Stated goal: What follows is a listing; give it again exactly, in its entirety.

Dataset entries:

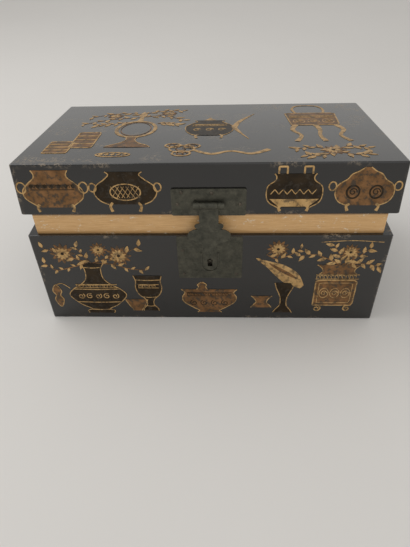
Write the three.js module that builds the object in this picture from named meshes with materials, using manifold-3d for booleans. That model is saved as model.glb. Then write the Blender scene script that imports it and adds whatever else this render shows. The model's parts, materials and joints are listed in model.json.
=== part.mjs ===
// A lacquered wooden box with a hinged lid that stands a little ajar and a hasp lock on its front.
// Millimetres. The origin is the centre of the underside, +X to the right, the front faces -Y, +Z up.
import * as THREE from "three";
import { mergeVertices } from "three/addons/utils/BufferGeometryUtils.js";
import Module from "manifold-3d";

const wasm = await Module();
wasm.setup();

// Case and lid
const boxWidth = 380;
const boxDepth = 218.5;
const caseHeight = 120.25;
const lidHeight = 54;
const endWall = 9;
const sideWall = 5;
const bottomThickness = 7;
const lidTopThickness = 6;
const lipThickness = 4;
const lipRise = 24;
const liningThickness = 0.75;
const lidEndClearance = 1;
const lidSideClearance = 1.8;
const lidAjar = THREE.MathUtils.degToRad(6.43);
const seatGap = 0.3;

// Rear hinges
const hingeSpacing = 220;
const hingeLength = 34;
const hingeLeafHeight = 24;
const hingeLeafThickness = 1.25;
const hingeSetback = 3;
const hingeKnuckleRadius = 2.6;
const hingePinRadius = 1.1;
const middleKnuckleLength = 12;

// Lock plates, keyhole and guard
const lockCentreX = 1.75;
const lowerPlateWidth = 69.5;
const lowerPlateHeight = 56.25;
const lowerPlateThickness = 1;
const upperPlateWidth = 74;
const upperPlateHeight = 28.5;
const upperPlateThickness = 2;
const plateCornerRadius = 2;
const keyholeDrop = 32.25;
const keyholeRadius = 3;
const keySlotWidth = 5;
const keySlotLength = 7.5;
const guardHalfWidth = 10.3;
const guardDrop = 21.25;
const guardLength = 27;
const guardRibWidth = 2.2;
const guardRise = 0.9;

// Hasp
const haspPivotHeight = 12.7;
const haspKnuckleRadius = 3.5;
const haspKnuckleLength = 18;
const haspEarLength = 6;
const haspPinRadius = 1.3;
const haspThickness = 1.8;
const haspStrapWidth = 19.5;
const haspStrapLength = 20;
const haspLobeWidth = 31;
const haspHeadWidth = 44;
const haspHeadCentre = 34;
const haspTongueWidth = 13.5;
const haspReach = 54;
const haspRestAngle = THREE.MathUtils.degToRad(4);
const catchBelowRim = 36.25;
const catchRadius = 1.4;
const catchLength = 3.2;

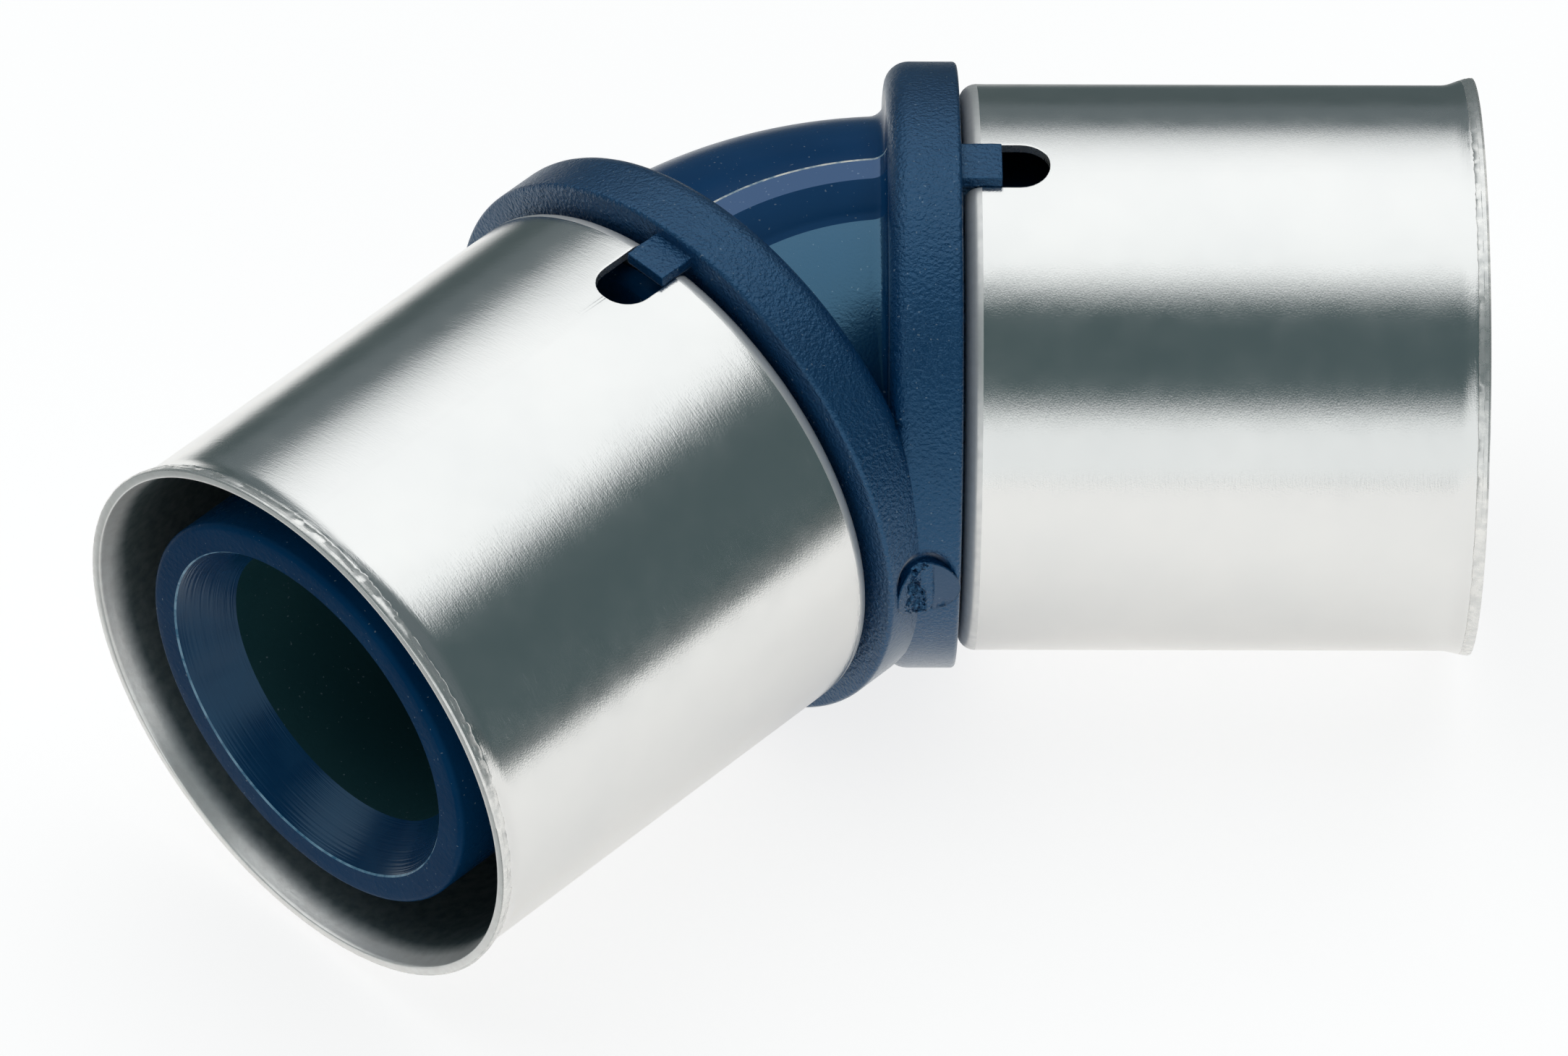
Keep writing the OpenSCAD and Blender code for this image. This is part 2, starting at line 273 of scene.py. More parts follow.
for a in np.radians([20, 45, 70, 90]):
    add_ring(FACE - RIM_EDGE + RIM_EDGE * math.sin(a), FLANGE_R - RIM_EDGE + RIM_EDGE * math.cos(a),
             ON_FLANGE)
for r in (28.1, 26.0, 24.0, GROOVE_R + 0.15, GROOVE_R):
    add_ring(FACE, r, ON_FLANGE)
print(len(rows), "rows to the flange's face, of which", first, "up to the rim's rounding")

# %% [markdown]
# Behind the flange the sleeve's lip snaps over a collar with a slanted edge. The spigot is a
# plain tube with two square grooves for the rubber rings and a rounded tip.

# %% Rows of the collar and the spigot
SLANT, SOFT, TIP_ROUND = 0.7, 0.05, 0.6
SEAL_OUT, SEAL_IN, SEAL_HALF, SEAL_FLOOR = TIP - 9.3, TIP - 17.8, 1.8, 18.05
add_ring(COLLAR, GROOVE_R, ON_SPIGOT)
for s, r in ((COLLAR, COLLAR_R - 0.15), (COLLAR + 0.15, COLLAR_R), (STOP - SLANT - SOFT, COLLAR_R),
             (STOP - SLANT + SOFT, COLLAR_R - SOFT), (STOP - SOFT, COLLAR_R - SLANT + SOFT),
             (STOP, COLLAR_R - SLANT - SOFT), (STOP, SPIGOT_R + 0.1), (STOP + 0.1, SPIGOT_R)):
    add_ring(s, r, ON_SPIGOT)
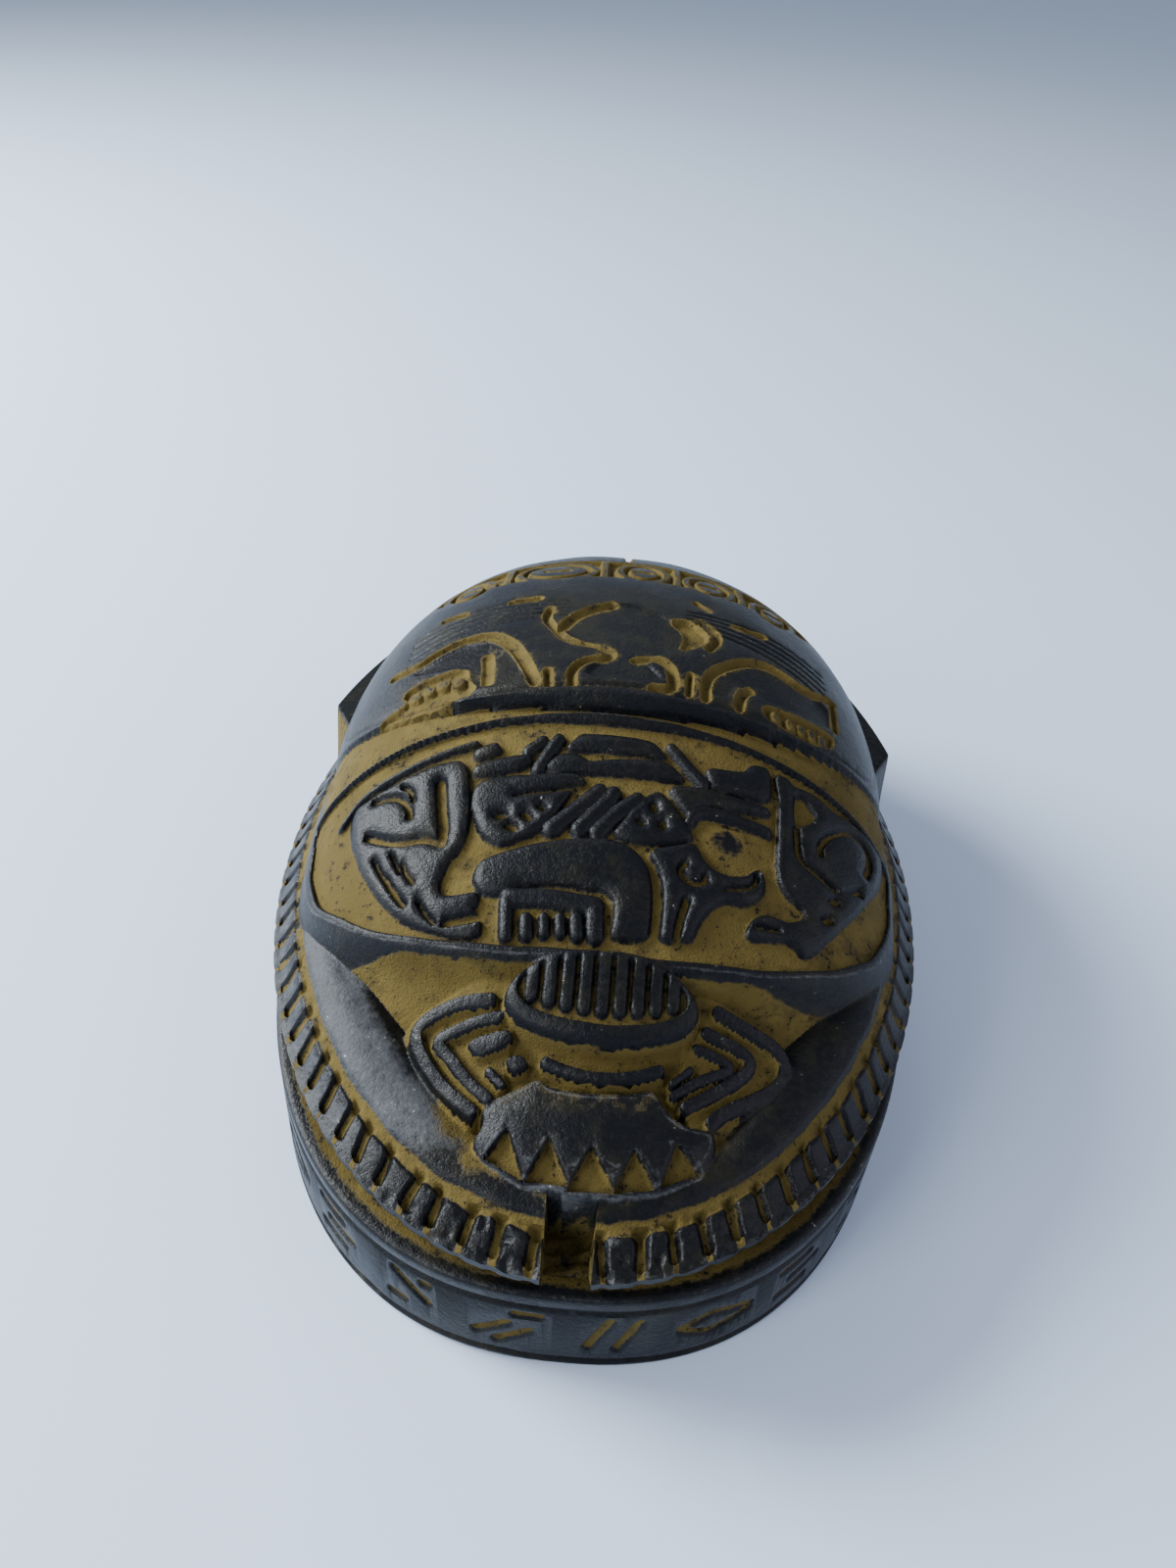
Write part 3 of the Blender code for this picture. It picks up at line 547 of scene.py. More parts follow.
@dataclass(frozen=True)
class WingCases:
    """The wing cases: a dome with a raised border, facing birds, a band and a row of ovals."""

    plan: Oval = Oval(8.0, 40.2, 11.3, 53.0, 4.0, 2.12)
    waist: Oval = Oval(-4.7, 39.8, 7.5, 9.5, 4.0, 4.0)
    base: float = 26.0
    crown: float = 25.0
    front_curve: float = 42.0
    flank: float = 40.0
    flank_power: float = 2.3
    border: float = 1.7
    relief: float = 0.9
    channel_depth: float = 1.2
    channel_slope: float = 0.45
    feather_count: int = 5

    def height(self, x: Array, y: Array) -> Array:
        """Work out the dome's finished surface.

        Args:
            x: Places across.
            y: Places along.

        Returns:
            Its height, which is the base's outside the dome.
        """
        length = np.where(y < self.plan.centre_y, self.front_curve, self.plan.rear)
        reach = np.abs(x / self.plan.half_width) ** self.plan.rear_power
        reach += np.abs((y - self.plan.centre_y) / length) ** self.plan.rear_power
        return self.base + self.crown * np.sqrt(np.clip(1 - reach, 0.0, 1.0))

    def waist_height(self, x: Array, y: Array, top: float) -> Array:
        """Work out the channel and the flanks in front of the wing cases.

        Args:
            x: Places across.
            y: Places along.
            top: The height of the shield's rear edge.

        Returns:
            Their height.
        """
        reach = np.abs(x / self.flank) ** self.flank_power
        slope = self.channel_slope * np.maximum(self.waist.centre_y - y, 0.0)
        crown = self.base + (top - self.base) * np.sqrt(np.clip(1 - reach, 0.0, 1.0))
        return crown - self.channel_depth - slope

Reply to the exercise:
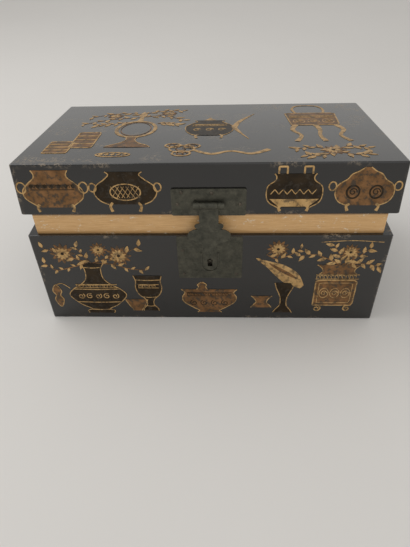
Write the three.js module that builds the object in this picture from named meshes with materials, using manifold-3d for booleans. That model is saved as model.glb. Then write the Blender scene script that imports it and adds whatever else this render shows. The model's parts, materials and joints are listed in model.json.
=== part.mjs ===
// A lacquered wooden box with a hinged lid that stands a little ajar and a hasp lock on its front.
// Millimetres. The origin is the centre of the underside, +X to the right, the front faces -Y, +Z up.
import * as THREE from "three";
import { mergeVertices } from "three/addons/utils/BufferGeometryUtils.js";
import Module from "manifold-3d";

const wasm = await Module();
wasm.setup();

// Case and lid
const boxWidth = 380;
const boxDepth = 218.5;
const caseHeight = 120.25;
const lidHeight = 54;
const endWall = 9;
const sideWall = 5;
const bottomThickness = 7;
const lidTopThickness = 6;
const lipThickness = 4;
const lipRise = 24;
const liningThickness = 0.75;
const lidEndClearance = 1;
const lidSideClearance = 1.8;
const lidAjar = THREE.MathUtils.degToRad(6.43);
const seatGap = 0.3;

// Rear hinges
const hingeSpacing = 220;
const hingeLength = 34;
const hingeLeafHeight = 24;
const hingeLeafThickness = 1.25;
const hingeSetback = 3;
const hingeKnuckleRadius = 2.6;
const hingePinRadius = 1.1;
const middleKnuckleLength = 12;

// Lock plates, keyhole and guard
const lockCentreX = 1.75;
const lowerPlateWidth = 69.5;
const lowerPlateHeight = 56.25;
const lowerPlateThickness = 1;
const upperPlateWidth = 74;
const upperPlateHeight = 28.5;
const upperPlateThickness = 2;
const plateCornerRadius = 2;
const keyholeDrop = 32.25;
const keyholeRadius = 3;
const keySlotWidth = 5;
const keySlotLength = 7.5;
const guardHalfWidth = 10.3;
const guardDrop = 21.25;
const guardLength = 27;
const guardRibWidth = 2.2;
const guardRise = 0.9;

// Hasp
const haspPivotHeight = 12.7;
const haspKnuckleRadius = 3.5;
const haspKnuckleLength = 18;
const haspEarLength = 6;
const haspPinRadius = 1.3;
const haspThickness = 1.8;
const haspStrapWidth = 19.5;
const haspStrapLength = 20;
const haspLobeWidth = 31;
const haspHeadWidth = 44;
const haspHeadCentre = 34;
const haspTongueWidth = 13.5;
const haspReach = 54;
const haspRestAngle = THREE.MathUtils.degToRad(4);
const catchBelowRim = 36.25;
const catchRadius = 1.4;
const catchLength = 3.2;

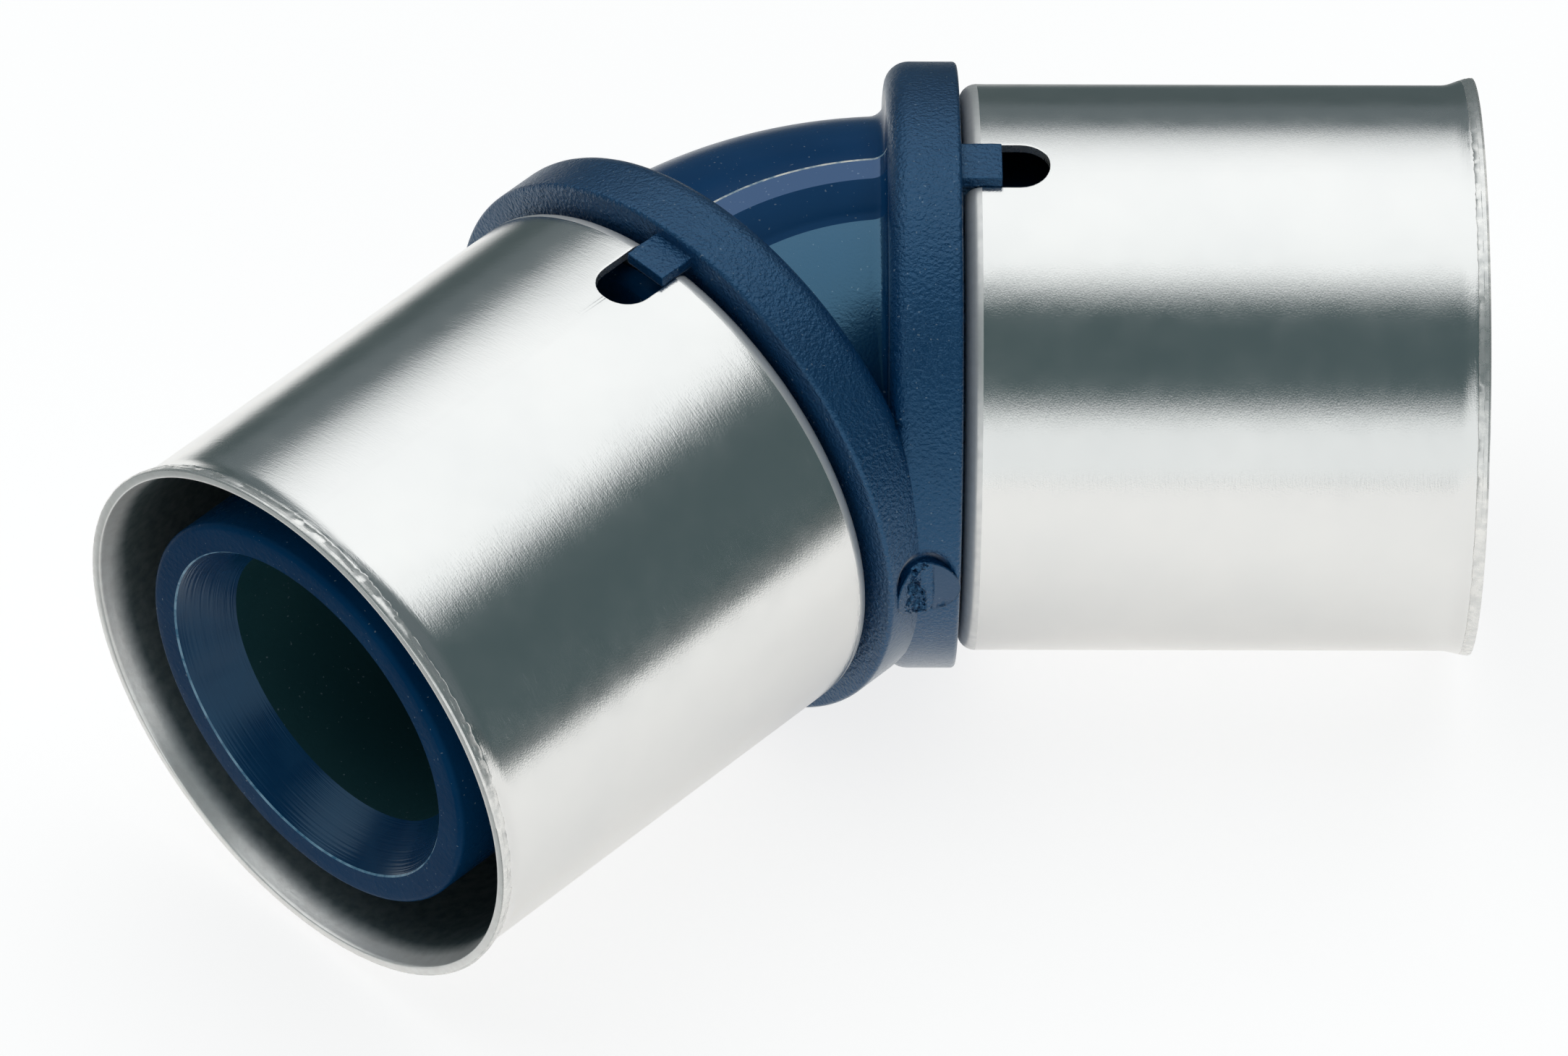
Keep writing the OpenSCAD and Blender code for this image. This is part 2, starting at line 273 of scene.py. More parts follow.
for a in np.radians([20, 45, 70, 90]):
    add_ring(FACE - RIM_EDGE + RIM_EDGE * math.sin(a), FLANGE_R - RIM_EDGE + RIM_EDGE * math.cos(a),
             ON_FLANGE)
for r in (28.1, 26.0, 24.0, GROOVE_R + 0.15, GROOVE_R):
    add_ring(FACE, r, ON_FLANGE)
print(len(rows), "rows to the flange's face, of which", first, "up to the rim's rounding")

# %% [markdown]
# Behind the flange the sleeve's lip snaps over a collar with a slanted edge. The spigot is a
# plain tube with two square grooves for the rubber rings and a rounded tip.

# %% Rows of the collar and the spigot
SLANT, SOFT, TIP_ROUND = 0.7, 0.05, 0.6
SEAL_OUT, SEAL_IN, SEAL_HALF, SEAL_FLOOR = TIP - 9.3, TIP - 17.8, 1.8, 18.05
add_ring(COLLAR, GROOVE_R, ON_SPIGOT)
for s, r in ((COLLAR, COLLAR_R - 0.15), (COLLAR + 0.15, COLLAR_R), (STOP - SLANT - SOFT, COLLAR_R),
             (STOP - SLANT + SOFT, COLLAR_R - SOFT), (STOP - SOFT, COLLAR_R - SLANT + SOFT),
             (STOP, COLLAR_R - SLANT - SOFT), (STOP, SPIGOT_R + 0.1), (STOP + 0.1, SPIGOT_R)):
    add_ring(s, r, ON_SPIGOT)
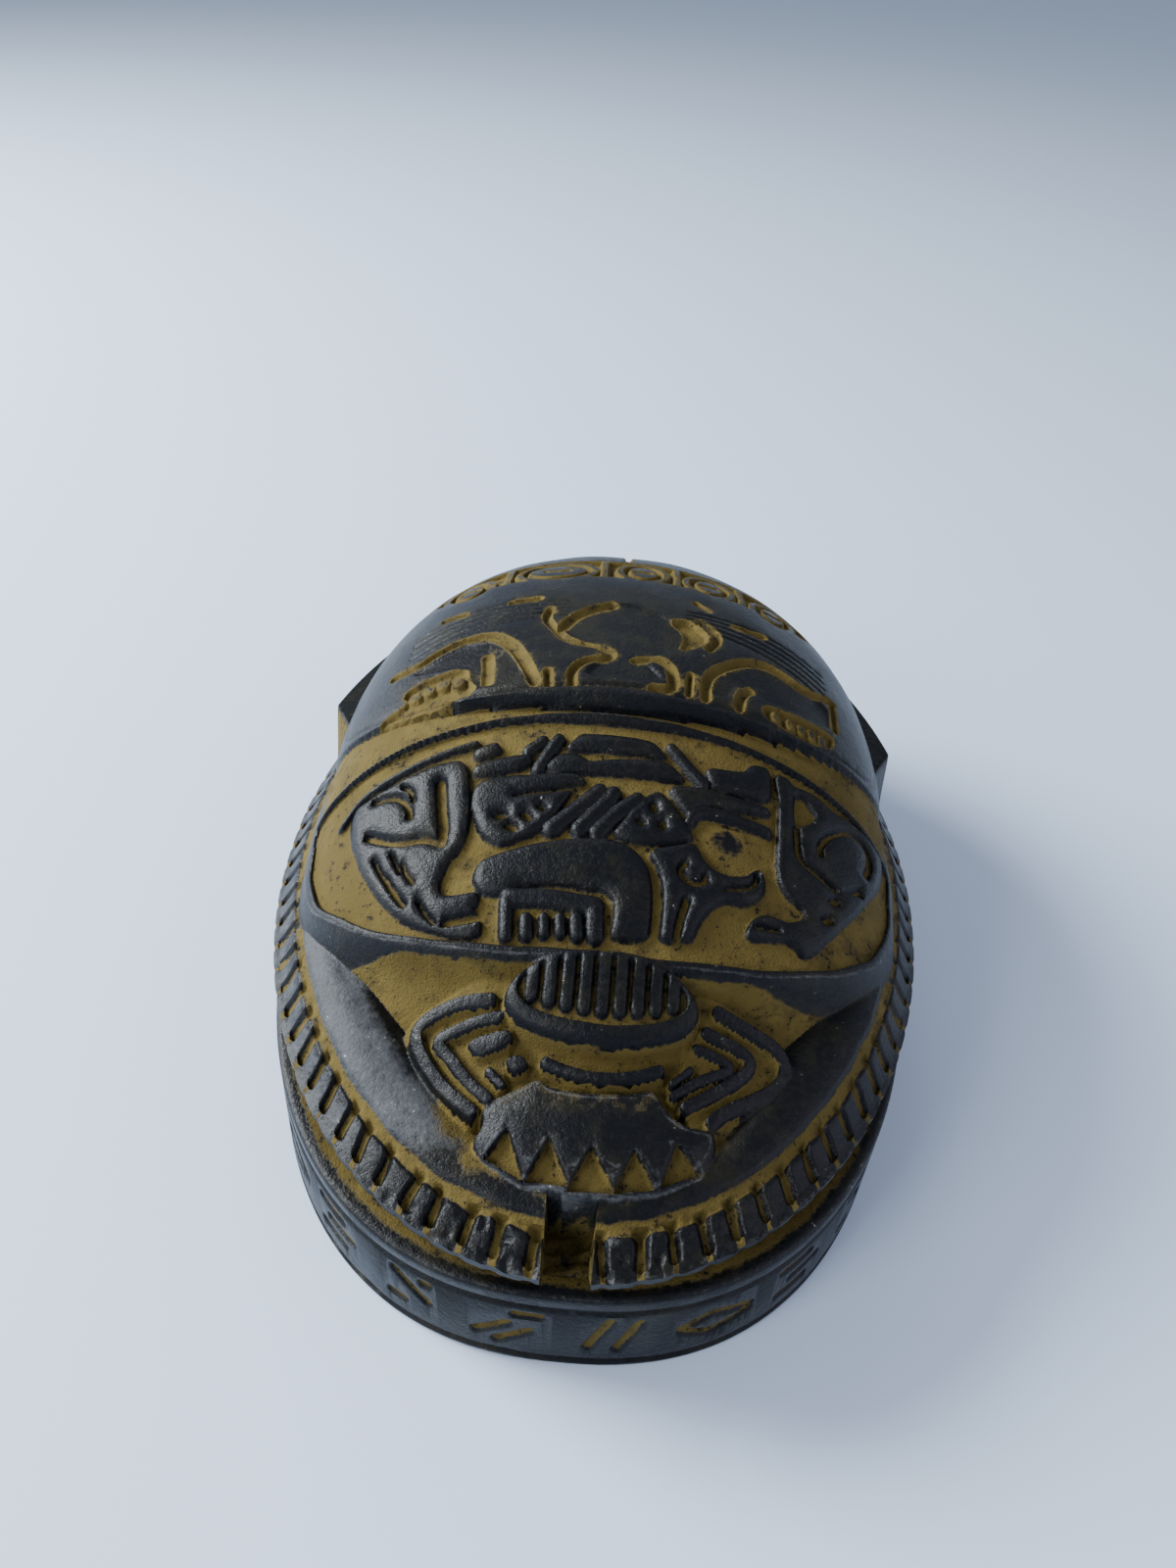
Write part 3 of the Blender code for this picture. It picks up at line 547 of scene.py. More parts follow.
@dataclass(frozen=True)
class WingCases:
    """The wing cases: a dome with a raised border, facing birds, a band and a row of ovals."""

    plan: Oval = Oval(8.0, 40.2, 11.3, 53.0, 4.0, 2.12)
    waist: Oval = Oval(-4.7, 39.8, 7.5, 9.5, 4.0, 4.0)
    base: float = 26.0
    crown: float = 25.0
    front_curve: float = 42.0
    flank: float = 40.0
    flank_power: float = 2.3
    border: float = 1.7
    relief: float = 0.9
    channel_depth: float = 1.2
    channel_slope: float = 0.45
    feather_count: int = 5

    def height(self, x: Array, y: Array) -> Array:
        """Work out the dome's finished surface.

        Args:
            x: Places across.
            y: Places along.

        Returns:
            Its height, which is the base's outside the dome.
        """
        length = np.where(y < self.plan.centre_y, self.front_curve, self.plan.rear)
        reach = np.abs(x / self.plan.half_width) ** self.plan.rear_power
        reach += np.abs((y - self.plan.centre_y) / length) ** self.plan.rear_power
        return self.base + self.crown * np.sqrt(np.clip(1 - reach, 0.0, 1.0))

    def waist_height(self, x: Array, y: Array, top: float) -> Array:
        """Work out the channel and the flanks in front of the wing cases.

        Args:
            x: Places across.
            y: Places along.
            top: The height of the shield's rear edge.

        Returns:
            Their height.
        """
        reach = np.abs(x / self.flank) ** self.flank_power
        slope = self.channel_slope * np.maximum(self.waist.centre_y - y, 0.0)
        crown = self.base + (top - self.base) * np.sqrt(np.clip(1 - reach, 0.0, 1.0))
        return crown - self.channel_depth - slope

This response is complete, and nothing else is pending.